[DATA BLOCK]
•••

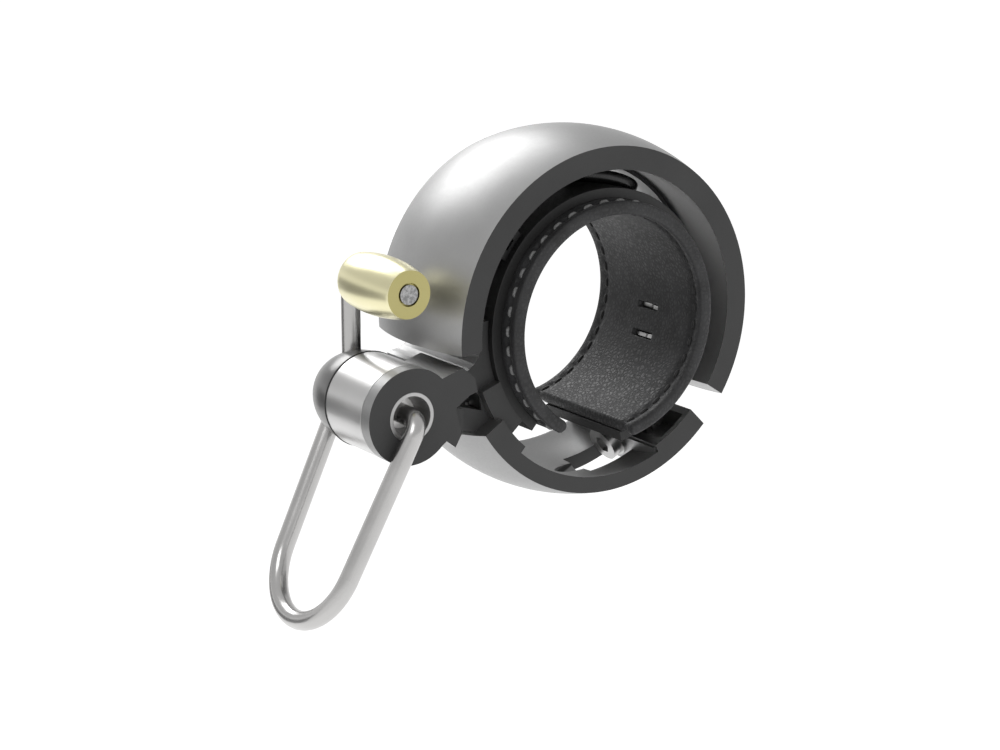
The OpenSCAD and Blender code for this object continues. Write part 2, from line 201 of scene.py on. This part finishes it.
def polished_steel(name, colour, rough, grain=(300, 5000, 5000), warm=0.006, end=None):
    """Drawn or turned steel; end, if given, is the grey of a sawn end that faces along the bar."""
    n = Nodes(name)
    lines = n.noise(n.where(grain), 1, 2)
    cloud = n.noise(n.where(), 160, 2)
    tone = n.mix(n.span(cloud, 0.3, 0.7), grey(colour * 0.94, warm), grey(colour, warm))
    if end is not None:
        sawn = n.mix(n.span(n.noise(n.where(), 2400, 3), 0.35, 0.65), grey(end * 0.7), grey(end * 1.3))
        tone = n.mix(n.span(n.object_normal_x(), 0.998, 0.9998), tone, sawn)
    n.set(
        Base_Color=tone,
        Metallic=1.0,
        Roughness=n.span(n.math("ADD", lines, cloud), 0.7, 1.3, rough - 0.02, rough + 0.03),
        Normal=n.bump(lines, 6e-7, 0.12),
    )
    return n.material


def brass(name):
    """Pale satin brass, with faint turning lines round the body and a plain turned face."""
    n = Nodes(name)
    turned = n.noise(n.where((6000, 200, 200)), 1, 2)
    cloud = n.noise(n.where(), 240, 2)
    flat = n.span(n.object_normal_x(), FLAT_FROM, FLAT_FULL)
    tone = n.mix(flat, (0.76, 0.72, 0.47, 1), (0.42, 0.38, 0.165, 1))
    n.set(
        Base_Color=n.mix(n.span(cloud, 0.3, 0.7, 0, 0.08), tone, (0.55, 0.49, 0.27, 1)),
        Metallic=1.0,
        Roughness=n.span(turned, 0.3, 0.7, 0.28, 0.30),
        Normal=n.bump(turned, 5e-7, 0.06),
    )
    return n.material


def leather(name):
    """Black full-grain leather: small pebbles, fine creases between them, and a soft sheen."""
    n = Nodes(name)
    where = n.where()
    cells = n.add("ShaderNodeTexVoronoi", feature="DISTANCE_TO_EDGE")
    warp = n.add("ShaderNodeVectorMath", operation="ADD")
    wobble = n.add("ShaderNodeTexNoise")
    n.put(wobble.inputs["Vector"], where)
    n.put(wobble.inputs["Scale"], 900)
    spread = n.add("ShaderNodeVectorMath", operation="SCALE")
    n.put(spread.inputs[0], wobble.outputs["Color"])
    n.put(spread.inputs["Scale"], 0.0006)
    n.put(warp.inputs[0], where)
    n.put(warp.inputs[1], spread.outputs[0])
    n.put(cells.inputs["Vector"], warp.outputs[0])
    n.put(cells.inputs["Scale"], 1500)
    pebble = n.span(cells.outputs["Distance"], 0.0, 0.35)
    fine = n.noise(where, 5000, 3)
    broad = n.noise(where, 260, 3)
    n.set(
        Base_Color=n.mix(
            n.span(broad, 0.35, 0.65), (0.007, 0.007, 0.0075, 1), (0.017, 0.017, 0.018, 1)
        ),
        Roughness=n.math("ADD", n.span(pebble, 0, 1, 0.66, 0.5), n.span(fine, 0.3, 0.7, -0.05, 0.05)),
        Normal=n.bump(fine, 6e-6, 0.5, n.bump(pebble, 3.5e-5, 0.8)),
    )
    n.set(Specular_IOR_Level=0.5, Sheen_Weight=0.05, Sheen_Roughness=0.4)
    return n.material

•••

[GIVEN TASK] Your task is to repeat each line of the material exactly.

[FULL SOLUTION]
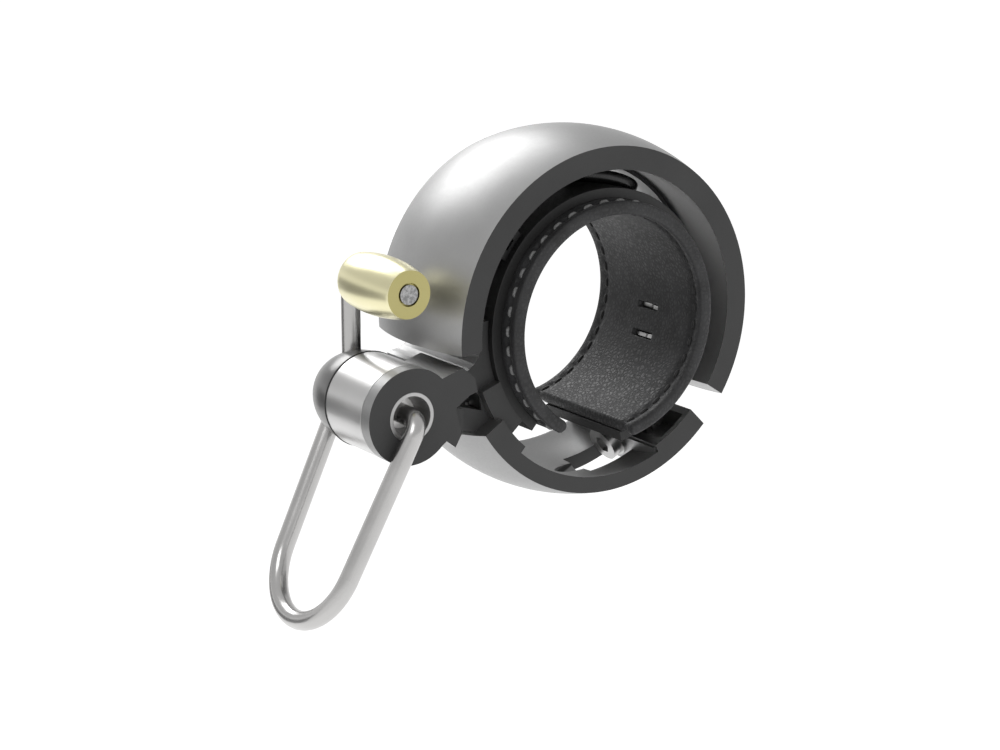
The OpenSCAD and Blender code for this object continues. Write part 2, from line 201 of scene.py on. This part finishes it.
def polished_steel(name, colour, rough, grain=(300, 5000, 5000), warm=0.006, end=None):
    """Drawn or turned steel; end, if given, is the grey of a sawn end that faces along the bar."""
    n = Nodes(name)
    lines = n.noise(n.where(grain), 1, 2)
    cloud = n.noise(n.where(), 160, 2)
    tone = n.mix(n.span(cloud, 0.3, 0.7), grey(colour * 0.94, warm), grey(colour, warm))
    if end is not None:
        sawn = n.mix(n.span(n.noise(n.where(), 2400, 3), 0.35, 0.65), grey(end * 0.7), grey(end * 1.3))
        tone = n.mix(n.span(n.object_normal_x(), 0.998, 0.9998), tone, sawn)
    n.set(
        Base_Color=tone,
        Metallic=1.0,
        Roughness=n.span(n.math("ADD", lines, cloud), 0.7, 1.3, rough - 0.02, rough + 0.03),
        Normal=n.bump(lines, 6e-7, 0.12),
    )
    return n.material


def brass(name):
    """Pale satin brass, with faint turning lines round the body and a plain turned face."""
    n = Nodes(name)
    turned = n.noise(n.where((6000, 200, 200)), 1, 2)
    cloud = n.noise(n.where(), 240, 2)
    flat = n.span(n.object_normal_x(), FLAT_FROM, FLAT_FULL)
    tone = n.mix(flat, (0.76, 0.72, 0.47, 1), (0.42, 0.38, 0.165, 1))
    n.set(
        Base_Color=n.mix(n.span(cloud, 0.3, 0.7, 0, 0.08), tone, (0.55, 0.49, 0.27, 1)),
        Metallic=1.0,
        Roughness=n.span(turned, 0.3, 0.7, 0.28, 0.30),
        Normal=n.bump(turned, 5e-7, 0.06),
    )
    return n.material


def leather(name):
    """Black full-grain leather: small pebbles, fine creases between them, and a soft sheen."""
    n = Nodes(name)
    where = n.where()
    cells = n.add("ShaderNodeTexVoronoi", feature="DISTANCE_TO_EDGE")
    warp = n.add("ShaderNodeVectorMath", operation="ADD")
    wobble = n.add("ShaderNodeTexNoise")
    n.put(wobble.inputs["Vector"], where)
    n.put(wobble.inputs["Scale"], 900)
    spread = n.add("ShaderNodeVectorMath", operation="SCALE")
    n.put(spread.inputs[0], wobble.outputs["Color"])
    n.put(spread.inputs["Scale"], 0.0006)
    n.put(warp.inputs[0], where)
    n.put(warp.inputs[1], spread.outputs[0])
    n.put(cells.inputs["Vector"], warp.outputs[0])
    n.put(cells.inputs["Scale"], 1500)
    pebble = n.span(cells.outputs["Distance"], 0.0, 0.35)
    fine = n.noise(where, 5000, 3)
    broad = n.noise(where, 260, 3)
    n.set(
        Base_Color=n.mix(
            n.span(broad, 0.35, 0.65), (0.007, 0.007, 0.0075, 1), (0.017, 0.017, 0.018, 1)
        ),
        Roughness=n.math("ADD", n.span(pebble, 0, 1, 0.66, 0.5), n.span(fine, 0.3, 0.7, -0.05, 0.05)),
        Normal=n.bump(fine, 6e-6, 0.5, n.bump(pebble, 3.5e-5, 0.8)),
    )
    n.set(Specular_IOR_Level=0.5, Sheen_Weight=0.05, Sheen_Roughness=0.4)
    return n.material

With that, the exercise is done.